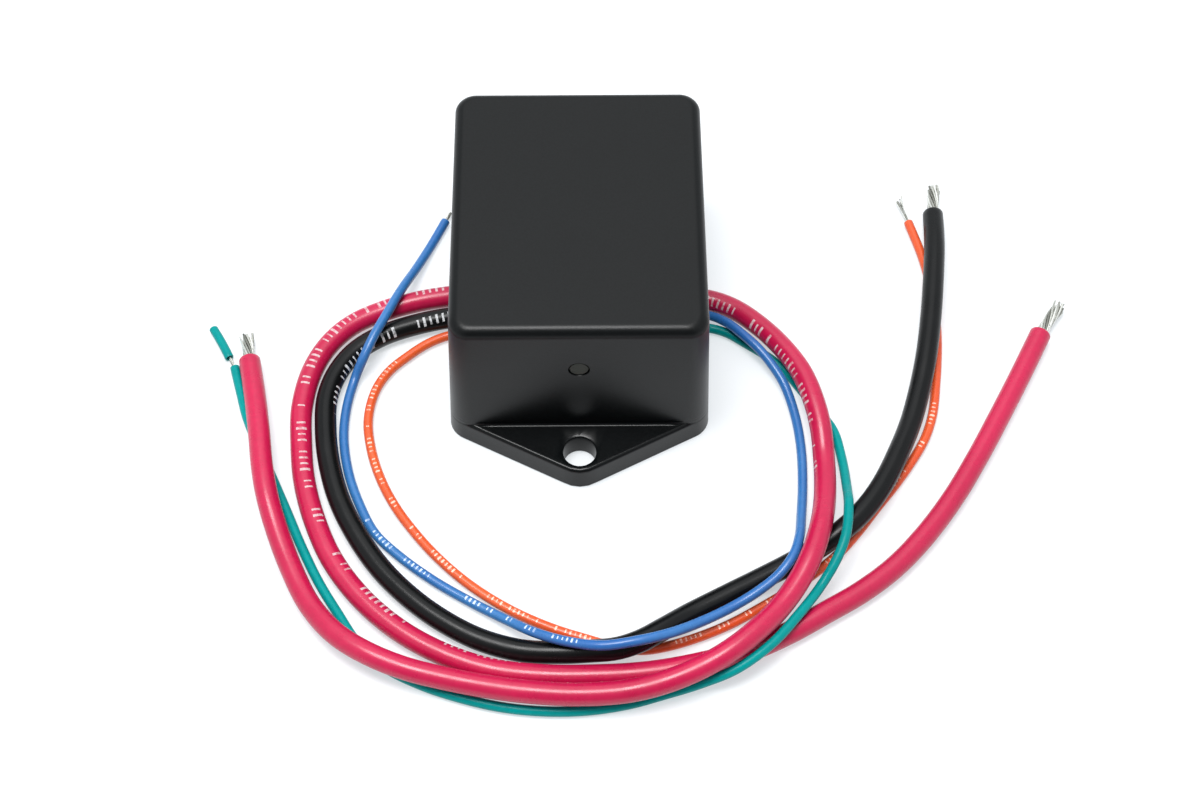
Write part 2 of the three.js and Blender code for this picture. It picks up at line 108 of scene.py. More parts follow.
RED_B = [
    (18.5, 1.9, 3), (23, 1.9, 2.6), (28, 1.5, 2.3), (33, -0.9, 2.5), (38, -5.6, 3.2),
    (42.5, -11.7, 4.2), (46, -18.1, 4.8), (48.1, -24.8, 4.9), (49.3, -31.2, 4.2),
    (49.7, -38.3, 2.8), (49, -48.2, 5), (47.2, -57, 8.1), (45, -63.3, 8.5),
    (42.1, -68.7, 7.8), (38.1, -74.1, 7.3), (33.7, -78.8, 7.9), (28.6, -82.9, 7.8),
    (22.8, -86.1, 7), (16, -88.6, 6), (9, -90.1, 5.3), (0, -90.6, 5), (-9, -90, 4.8),
    (-17.5, -88.7, 4.6), (-26, -86.8, 4.4), (-34, -84.6, 4.6), (-41, -81.6, 4.9),
    (-47.2, -77.2, 4.2), (-52.8, -70.2, 2.6), (-57.2, -61.6, 2.5), (-60.4, -53.7, 3.4),
    (-62.6, -46.9, 4.6), (-64.1, -40.2, 5), (-65.3, -32.5, 4.8), (-66.9, -23.8, 3.6),
    (-69.2, -13, 2.3),
]
BLACK = [
    (-18.5, -2.4, 3), (-23, -2.4, 2.5), (-28, -2.7, 2.3), (-35, -4.4, 2.3), (-41.5, -7, 2.3),
    (-46.8, -10.8, 2.3), (-50.4, -16, 2.3), (-52.3, -22.5, 2.3), (-52.2, -30, 2.3),
    (-51, -38, 2.3), (-48.5, -46.5, 2.3), (-44.6, -54.5, 2.3), (-39.6, -62, 2.3),
    (-33.8, -68.2, 2.3), (-27, -73.6, 2.3), (-19.5, -77.8, 2.3), (-11.5, -80.2, 2.3),
    (-4, -80.7, 2.4), (2, -80.9, 3.4), (7, -81, 4.7), (11.5, -79.5, 4.8), (16, -76.6, 4),
    (21, -73, 2.6), (28, -69.1, 2.3), (35, -65.4, 2.3), (42, -61.7, 2.6), (48.2, -58, 3.2),
    (53, -54.7, 4.4), (57, -50.7, 4.7), (61, -45, 4.7), (65.1, -36.9, 4.2), (68, -30.1, 3.6),
    (70.5, -22.4, 3.8), (72.6, -14.3, 4.4), (74.3, -5.5, 4.8), (75.8, 4.4, 4.9),
    (77.2, 14.9, 4), (78, 24.3, 2.3),
]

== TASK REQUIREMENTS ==
Your task is to repeat the data exactly; please include every line.

== PROBLEM SOLUTION ==
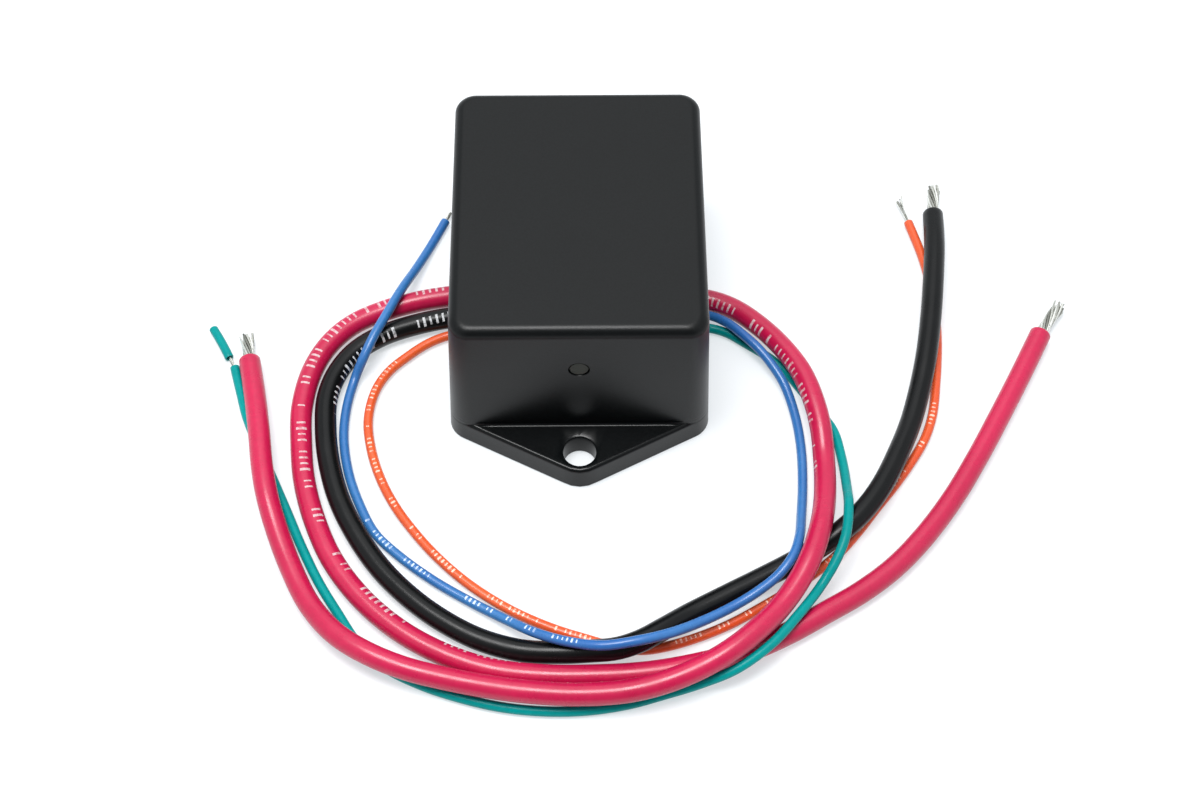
Write part 2 of the three.js and Blender code for this picture. It picks up at line 108 of scene.py. More parts follow.
RED_B = [
    (18.5, 1.9, 3), (23, 1.9, 2.6), (28, 1.5, 2.3), (33, -0.9, 2.5), (38, -5.6, 3.2),
    (42.5, -11.7, 4.2), (46, -18.1, 4.8), (48.1, -24.8, 4.9), (49.3, -31.2, 4.2),
    (49.7, -38.3, 2.8), (49, -48.2, 5), (47.2, -57, 8.1), (45, -63.3, 8.5),
    (42.1, -68.7, 7.8), (38.1, -74.1, 7.3), (33.7, -78.8, 7.9), (28.6, -82.9, 7.8),
    (22.8, -86.1, 7), (16, -88.6, 6), (9, -90.1, 5.3), (0, -90.6, 5), (-9, -90, 4.8),
    (-17.5, -88.7, 4.6), (-26, -86.8, 4.4), (-34, -84.6, 4.6), (-41, -81.6, 4.9),
    (-47.2, -77.2, 4.2), (-52.8, -70.2, 2.6), (-57.2, -61.6, 2.5), (-60.4, -53.7, 3.4),
    (-62.6, -46.9, 4.6), (-64.1, -40.2, 5), (-65.3, -32.5, 4.8), (-66.9, -23.8, 3.6),
    (-69.2, -13, 2.3),
]
BLACK = [
    (-18.5, -2.4, 3), (-23, -2.4, 2.5), (-28, -2.7, 2.3), (-35, -4.4, 2.3), (-41.5, -7, 2.3),
    (-46.8, -10.8, 2.3), (-50.4, -16, 2.3), (-52.3, -22.5, 2.3), (-52.2, -30, 2.3),
    (-51, -38, 2.3), (-48.5, -46.5, 2.3), (-44.6, -54.5, 2.3), (-39.6, -62, 2.3),
    (-33.8, -68.2, 2.3), (-27, -73.6, 2.3), (-19.5, -77.8, 2.3), (-11.5, -80.2, 2.3),
    (-4, -80.7, 2.4), (2, -80.9, 3.4), (7, -81, 4.7), (11.5, -79.5, 4.8), (16, -76.6, 4),
    (21, -73, 2.6), (28, -69.1, 2.3), (35, -65.4, 2.3), (42, -61.7, 2.6), (48.2, -58, 3.2),
    (53, -54.7, 4.4), (57, -50.7, 4.7), (61, -45, 4.7), (65.1, -36.9, 4.2), (68, -30.1, 3.6),
    (70.5, -22.4, 3.8), (72.6, -14.3, 4.4), (74.3, -5.5, 4.8), (75.8, 4.4, 4.9),
    (77.2, 14.9, 4), (78, 24.3, 2.3),
]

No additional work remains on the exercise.